Saturday, October 25, 2008
Pride and Glory
by Michael
How seventies do you like your cop films? Gavin O’Connor’s Pride and Glory could have been an unabashed throwback to the glory days of The French Connection, The Seven Ups, Serpico, days when barroom fisticuffs triumphed over critical thinking. Sure, there are those fisticuffs, but trapped in a film that plays like a bad cover version.

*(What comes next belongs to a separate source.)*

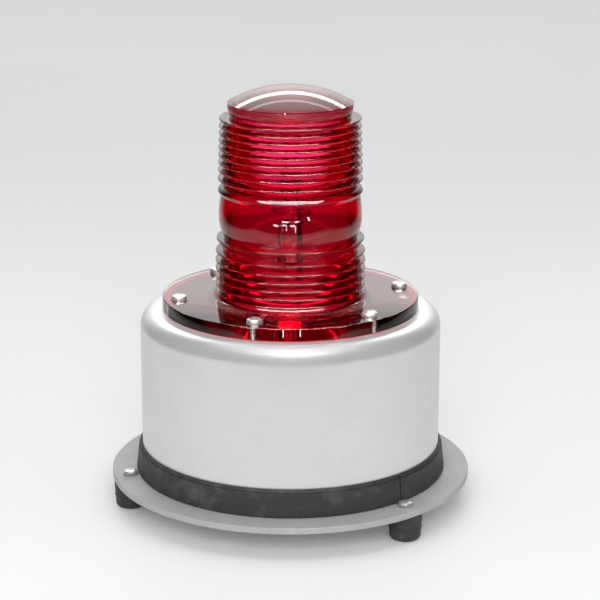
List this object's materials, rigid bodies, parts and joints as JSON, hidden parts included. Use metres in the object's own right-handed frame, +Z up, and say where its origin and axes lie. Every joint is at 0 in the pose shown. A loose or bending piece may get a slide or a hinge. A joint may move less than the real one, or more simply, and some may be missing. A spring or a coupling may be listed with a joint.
{
  "type": "strobe warning light",
  "caption": "Xenon flash beacon with a ribbed red glass lens, round silver can, rubber edge band and rubber feet.",
  "frame": {"origin": "on the floor, below the centre of the lens and of the base plate", "axes": "+Z up along the lens; +Y towards the cable entry at the back"},
  "size_m": [0.254, 0.254, 0.2964],
  "materials": {
    "plate_aluminium": "matt rolled sheet with turned edge, lightly marked",
    "can_aluminium": "satin silver paint-like spun finish",
    "band_rubber": "satin dark grey rubber",
    "foot_rubber": "matt black rubber with a moulding line",
    "seal_rubber": "matt black rubber",
    "gasket_rubber": "satin red sheet rubber",
    "deck_enamel": "white stoved enamel on sheet metal",
    "zinc_steel": "bright zinc plated steel",
    "screw_steel": "plated steel with rounded heads and cross slots",
    "red_glass": "pressed clear glass with a red layer in its wall and fire-polished ribs",
    "clear_glass": "clear thin-walled glass",
    "flash_glass": "clear quartz glass",
    "bakelite": "dark brown moulded base",
    "socket_ceramic": "off-white glazed steatite",
    "pin_brass": "bright turned brass",
    "rod_steel": "dark oxidised nickel steel",
    "trigger_copper": "dull tinned copper wire",
    "capacitor_sleeve": "shrunk sleeve on an aluminium can",
    "core_steel": "varnished steel laminations",
    "coil_wrap": "varnished wrapping paper over the winding",
    "board_laminate": "brown phenolic laminate with a lacquered face",
    "resistor_ceramic": "white cement-filled ceramic bodies",
    "black_plastic": "black moulded plastic",
    "orange_film": "dipped orange film capacitor",
    "coil_varnish": "wax-dipped brown winding",
    "blue_plastic": "blue moulded plastic",
    "white_plastic": "white moulded plastic",
    "clip_bronze": "tinned spring bronze",
    "cap_nickel": "nickel plated caps",
    "lead_red": "red insulated wire",
    "lead_black": "black insulated wire"
  },
  "bodies": {
    "housing": {"base_plate": "plate_aluminium", "feet": "foot_rubber", "foot_screws": "screw_steel", "foot_washers": "zinc_steel", "foot_nuts": "zinc_steel", "edge_band": "band_rubber", "can": "can_aluminium", "can_brackets": "zinc_steel", "lens_gasket": "gasket_rubber", "lens": "red_glass", "lens_screws": "screw_steel", "lens_washers": "zinc_steel", "lens_nuts": "zinc_steel", "cable_grommet": "seal_rubber", "cord_clamp": "black_plastic", "pillars": "zinc_steel", "tube_deck": "deck_enamel", "deck_screws": "screw_steel", "tube_socket": "socket_ceramic", "socket_screws": "screw_steel", "socket_nuts": "zinc_steel", "capacitors": "capacitor_sleeve", "capacitor_clamps": "zinc_steel", "transformer_core": "core_steel", "transformer_coil": "coil_wrap", "transformer_frame": "zinc_steel", "circuit_board": "board_laminate", "board_standoffs": "pin_brass", "board_screws": "screw_steel", "power_resistors": "resistor_ceramic", "diodes": "black_plastic", "thyristor": "black_plastic", "trigger_coil": "coil_varnish", "trigger_capacitor": "orange_film", "trimmer_body": "blue_plastic", "fuse_clips": "clip_bronze", "terminal_block": "white_plastic", "terminal_screws": "zinc_steel", "earth_stud": "pin_brass", "plate_screws": "screw_steel", "plate_nuts": "zinc_steel", "tube_leads": "lead_red", "supply_leads": "lead_black"},
    "flash_tube": {"tube_base": "bakelite", "tube_pins": "pin_brass", "tube_rods": "rod_steel", "trigger_wire": "trigger_copper", "tube_electrodes": "rod_steel", "flash_helix": "flash_glass"},
    "fuse": {"fuse_glass": "clear_glass", "fuse_ends": "cap_nickel"},
    "trimmer": {"trimmer_rotor": "white_plastic"}
  },
  "joints": [
    {"name": "tube_plug", "type": "slide", "parent": "housing", "child": "flash_tube", "axis": [0, 0, 1], "range_m": [0, 0.014]},
    {"name": "fuse_lift", "type": "slide", "parent": "housing", "child": "fuse", "axis": [0, 0, 1], "range_m": [0, 0.012]},
    {"name": "rate_trimmer", "type": "hinge", "parent": "housing", "child": "trimmer", "pos_m": [0.042, 0, 0.042], "axis": [0, 0, 1], "range_deg": [-135, 135]}
  ]
}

In place of the fluid documentary style of William Friedkin, we have the kind of clunky handheld photography one would normally associate with a first-time director. Instead of Gene Hackman and Roy Scheider hunched on street corners with cold pizza and coffee, we get the normally-reliable Edward Norton, sleepwalking in the same manner he did in Brett Ratner’s Red Dragon. We get Jon Voight doing a watered-down Martin Sheen from The Departed, as Norton’s proud cop father. And then there’s Colin Farrell, after his strong turn in In Bruges, as a corrupt cop, given little to do other than alternately weep and threaten others, caught in the script’s vain attempt at moral ambiguity.

And it is the script that is the chief offender, offering up a tired tale of a damaged cop Ray Tierney(Norton) forced to investigate the murder of four officers, an event directly connected to his hotheaded brother-in-law Jimmy(Colin Farrell), whose corrupt nature is revealed in the first twenty minutes. Points for guessing who ends up in the aforementioned bar brawl. The only shocker in this sub-Serpico slog is that it was co-written by Narc director Joe Carnahan. Because the script lacks characters as memorable as those portrayed by Ray Liotta and Jason Patric, we are left with a film awash in the blue tint of Narc, but without the energy, the direction, or the soul. Just more violence, cops, family, and booze.